-- Exercise prompt --
Every record here should be printed again exactly.

-- 3D code data --
----------------------------------------

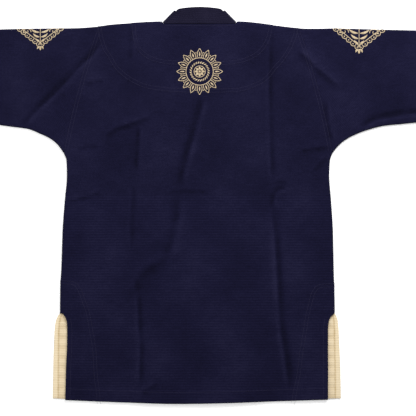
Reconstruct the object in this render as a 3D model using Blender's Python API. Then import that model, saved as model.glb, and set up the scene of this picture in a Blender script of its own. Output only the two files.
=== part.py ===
"""Jiu-jitsu gi jacket lying flat on its front, seen from behind: metres, +Z up, +Y to the collar.

The wearer's left is at -X. Each cut piece is one wall of cloth with its own thickness. The fronts lie on
the floor, the right one over the left one, and the back lies on both. The back and the fronts roll
towards each other at the side seams and shoulders. The sleeves are flattened tubes.
"""

import math
from collections import namedtuple

import bpy
import bmesh
from mathutils import Vector

# Thicknesses and the gap that is left at a seam
CLOTH = 0.0020
BAND = 0.0045
TAPE = 0.0014
SEAM_GAP = 0.0003
CLEARANCE = 0.0004

# Heights of the middle of each wall above the floor
FRONT_MID = CLOTH / 2
BACK_MID = 0.0066
SIDE_SEAM_MID = (FRONT_MID + BACK_MID) / 2
ROLL_RADIUS = (BACK_MID - FRONT_MID) / 2
OUTER_RADIUS = ROLL_RADIUS + CLOTH / 2

# How the hidden layers raise what lies on them: flat margin beside a layer, then a ramp down
BED_MARGIN = 0.012
BED_RAMP = 0.022
LAPEL_LIFT = 0.0022
LAPEL_LIFT_MARGIN = 0.018
LAPEL_LIFT_RAMP = 0.050
LAPEL_LIFT_TOP_Y = 0.215
LAPEL_LIFT_TOP_RAMP = 0.060
CROSSING_LIFT = 0.0028
CROSSING_Y = 0.195
CROSSING_HALF = (0.046, 0.094)
CROSSING_RAMP = 1.1
FOLD_SHARE_ON_LAPELS = 0.4

# How far the back settles on the fronts at its free edges, and over what width
EDGE_SETTLE = 0.0014
HEM_SETTLE_RUN = 0.060
SLIT_SETTLE_RUN = 0.040

# Outline levels, measured along Y
ARMPIT_Y = 0.1118
SLIT_TOP_Y = -0.2225
SLIT_OPEN_Y = -0.2340
HEM_Y = -0.4160
PIT_ROW = 0.006
FRONT_HEM_INSET = 0.0020

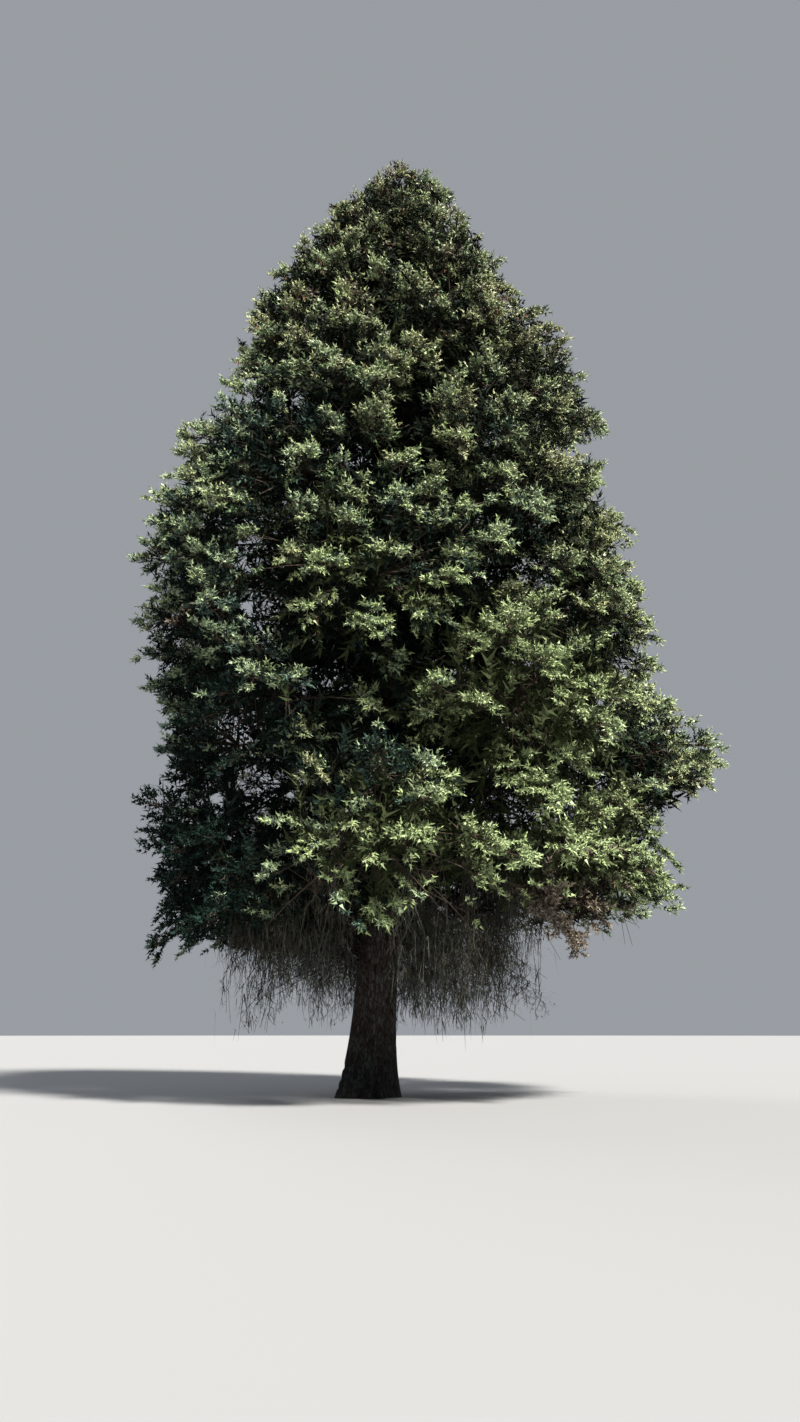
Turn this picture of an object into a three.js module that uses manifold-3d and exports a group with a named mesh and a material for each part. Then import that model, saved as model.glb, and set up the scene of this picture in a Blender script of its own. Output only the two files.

----------------------------------------

-- Solution for this problem --
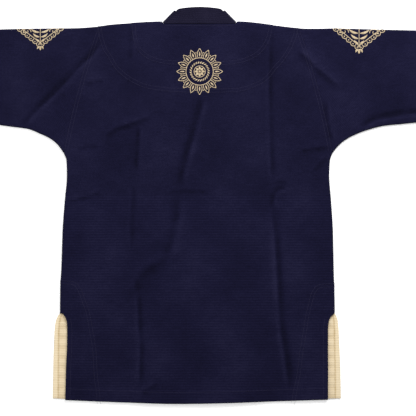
Reconstruct the object in this render as a 3D model using Blender's Python API. Then import that model, saved as model.glb, and set up the scene of this picture in a Blender script of its own. Output only the two files.
=== part.py ===
"""Jiu-jitsu gi jacket lying flat on its front, seen from behind: metres, +Z up, +Y to the collar.

The wearer's left is at -X. Each cut piece is one wall of cloth with its own thickness. The fronts lie on
the floor, the right one over the left one, and the back lies on both. The back and the fronts roll
towards each other at the side seams and shoulders. The sleeves are flattened tubes.
"""

import math
from collections import namedtuple

import bpy
import bmesh
from mathutils import Vector

# Thicknesses and the gap that is left at a seam
CLOTH = 0.0020
BAND = 0.0045
TAPE = 0.0014
SEAM_GAP = 0.0003
CLEARANCE = 0.0004

# Heights of the middle of each wall above the floor
FRONT_MID = CLOTH / 2
BACK_MID = 0.0066
SIDE_SEAM_MID = (FRONT_MID + BACK_MID) / 2
ROLL_RADIUS = (BACK_MID - FRONT_MID) / 2
OUTER_RADIUS = ROLL_RADIUS + CLOTH / 2

# How the hidden layers raise what lies on them: flat margin beside a layer, then a ramp down
BED_MARGIN = 0.012
BED_RAMP = 0.022
LAPEL_LIFT = 0.0022
LAPEL_LIFT_MARGIN = 0.018
LAPEL_LIFT_RAMP = 0.050
LAPEL_LIFT_TOP_Y = 0.215
LAPEL_LIFT_TOP_RAMP = 0.060
CROSSING_LIFT = 0.0028
CROSSING_Y = 0.195
CROSSING_HALF = (0.046, 0.094)
CROSSING_RAMP = 1.1
FOLD_SHARE_ON_LAPELS = 0.4

# How far the back settles on the fronts at its free edges, and over what width
EDGE_SETTLE = 0.0014
HEM_SETTLE_RUN = 0.060
SLIT_SETTLE_RUN = 0.040

# Outline levels, measured along Y
ARMPIT_Y = 0.1118
SLIT_TOP_Y = -0.2225
SLIT_OPEN_Y = -0.2340
HEM_Y = -0.4160
PIT_ROW = 0.006
FRONT_HEM_INSET = 0.0020

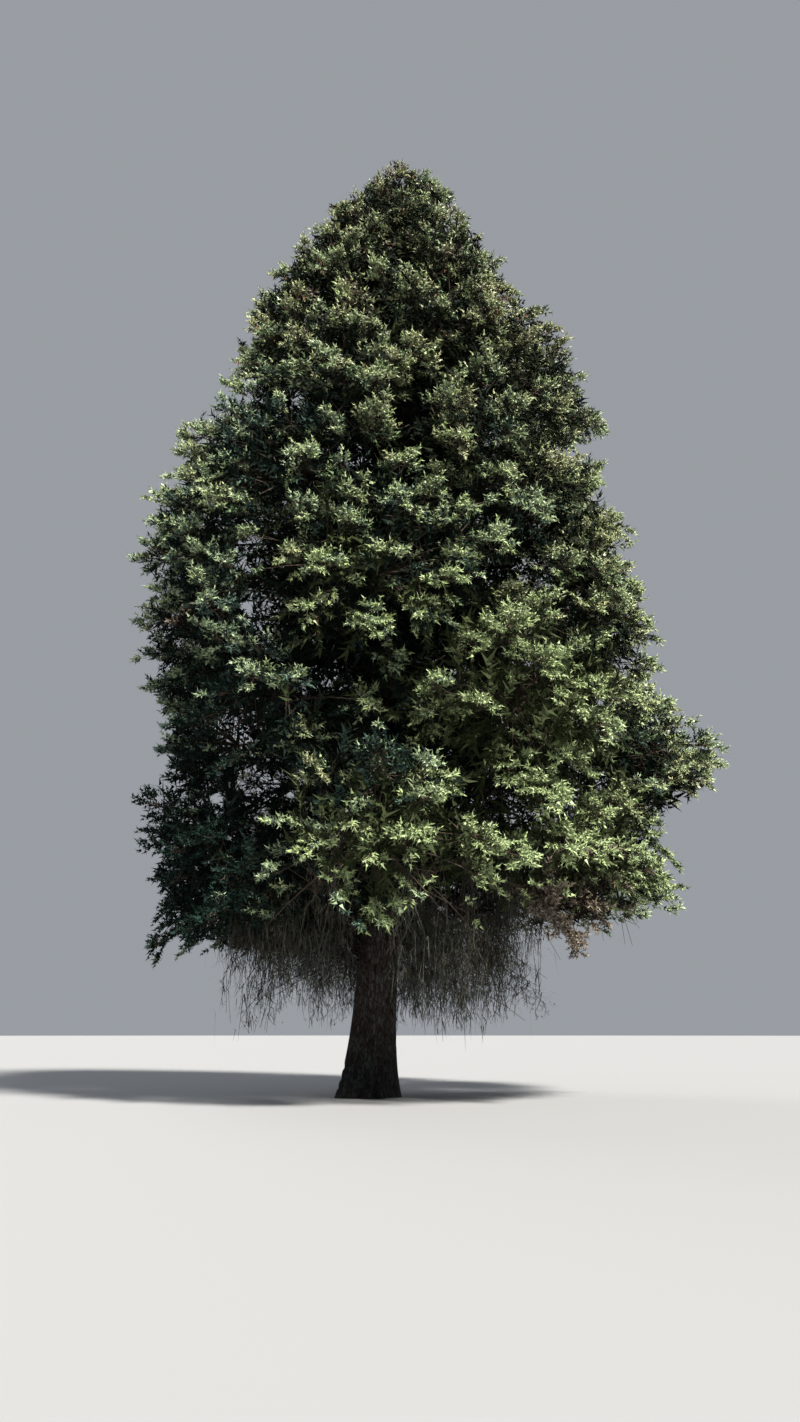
Turn this picture of an object into a three.js module that uses manifold-3d and exports a group with a named mesh and a material for each part. Then import that model, saved as model.glb, and set up the scene of this picture in a Blender script of its own. Output only the two files.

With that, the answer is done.